Wire should be twisted around the trunk or branches of a bonsai to encourage and train growth into a particular direction or to develop a gnarled-looking twist. Do not wire immediately upon repotting as you must allow time for the tree to settle. Use copper wire except for cheery trees or young delicate shoot where pipe cleaners should be used. Don’t wire unnecessarily and be careful not to damage the branch.
Remove the wire as soon as the branch is set into its new position,leave wire on for no longer then a half year.
Binding with wire trains the bonsai trunk. When wiring the trunk of the tree, the end of the wire must be anchored so that it is taut enough to pull the trunk in the required direction. You can do this by inserting the wire through a drainage hole while you are repotting and then leaving it on the surface of the soil until you are ready to wire the trunk.
As with the branches leave wire on until trunk has set into its position,leave wire on no longer then a half year.

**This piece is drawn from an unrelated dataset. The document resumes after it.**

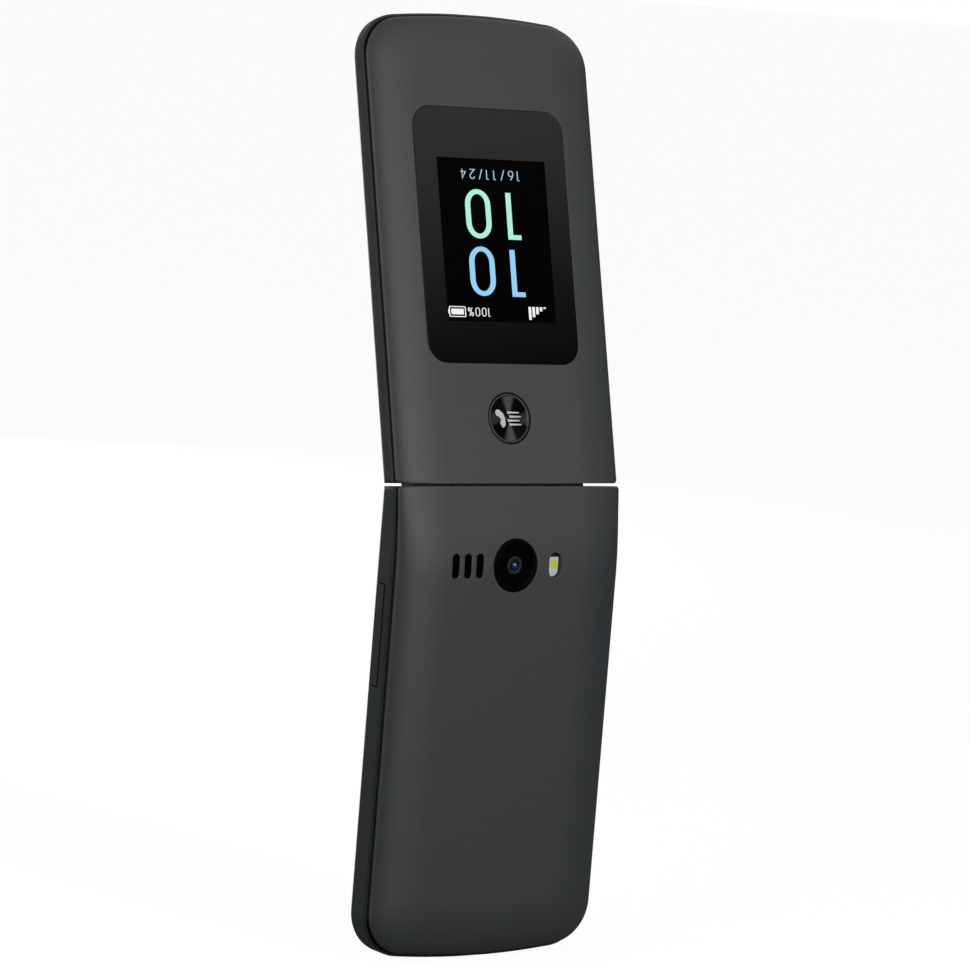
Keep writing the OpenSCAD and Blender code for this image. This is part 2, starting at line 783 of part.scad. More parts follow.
module keypad_housing() {
    color(frame_grey) in_base() difference() {
        union() {
            tray(pad_z1, base_frame_h, seam_dip, 0, base_knuckle_x);
            for (side = [-1, 1]) scale([side, 1, 1])
                along_axis(barrel_r, base_knuckle_x, barrel_half);
            for (at = base_screw_at) post(at, boss_r, pad_z1 - eps, board_z1);
        }
        along_axis(hinge_bore_r, -barrel_half + cap_t, barrel_half - cap_t);
        slab([0, (inner_y0 + 2 + digit_y + digit_h / 2 + 1.2) / 2],
             [3 * col_pitch + 1, digit_y + digit_h / 2 + 1.2 - inner_y0 - 2], 3, -1, pad_depth);
        post([0, ring_y], ring_r + recess_gap, -1, pad_z1 + 1);
        for (side = [-1, 1]) {
            key_hole([side * side_key_x, soft_y], side_key, side_key_r);
            key_hole([side * side_key_x, call_y], side_key, side_key_r);
        }
        key_hole([0, clear_y], clear_size, side_key_r);
        for (row = [0:3], col = [0:2]) key_hole(digit_at(row, col), [digit_w, digit_h], digit_r);
        for (at = base_screw_at) post(at, pilot_r, base_screw_z0 - 0.1, board_z1 + 1);
        translate([0, half_len - side_wall - 1, port_z]) rotate([-90, 0, 0])
            linear_extrude(side_wall + 2) rounded(port_hole, 0.8);
        translate([wall_inner - 1, jack_y, jack_z]) rotate([0, 90, 0])
            cylinder(r = jack_r + fit, h = side_wall + 2);
        block([-phone_w, volume_y - volume_len / 2 - recess_gap, volume_z0 - key_gap],
              [-volume_flange_x0 + 0.3, volume_y + volume_len / 2 + recess_gap, volume_z0 + volume_w + key_gap]);
        post([-volume_axis_x, volume_y], volume_pin_r + run_fit, volume_pin_z0 - snug, volume_z0);
        translate([mic_x, digit_y + digit_h / 2 + mic_gap, -1]) cylinder(r = mic_r, h = pad_z1 + 2);
    }
}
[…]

Bonsai are pruned to give them shape and a bushy appearance. This should generally be undertaken in the spring. Never prune roots and top growth at the same time as this will put the plant into shock and will be harder for the tree to recover. Cut off the top tops to get a bushy look. Prune carefully to give tree the desired shape.
Think about the end result you want the tree to have,considering the angle from which it will be seen. If you are buying a ready-grown bonsai,you will of course only have to trim it because its basic shape will have already been established long before you bought it.
A bonsai is a great way to add unusual and interesting greenery to your home and it can be a very enjoyable hobby especially when considering the hobby is alive and needs both attention and care.. It is now up to you whether you want to buy or grow from the start. Either way, all that you need to know about growing one is mentioned above without having to pay for some costly book that is virtually going to tell you the same things.
I hope this article will be of use to you and your bonsai.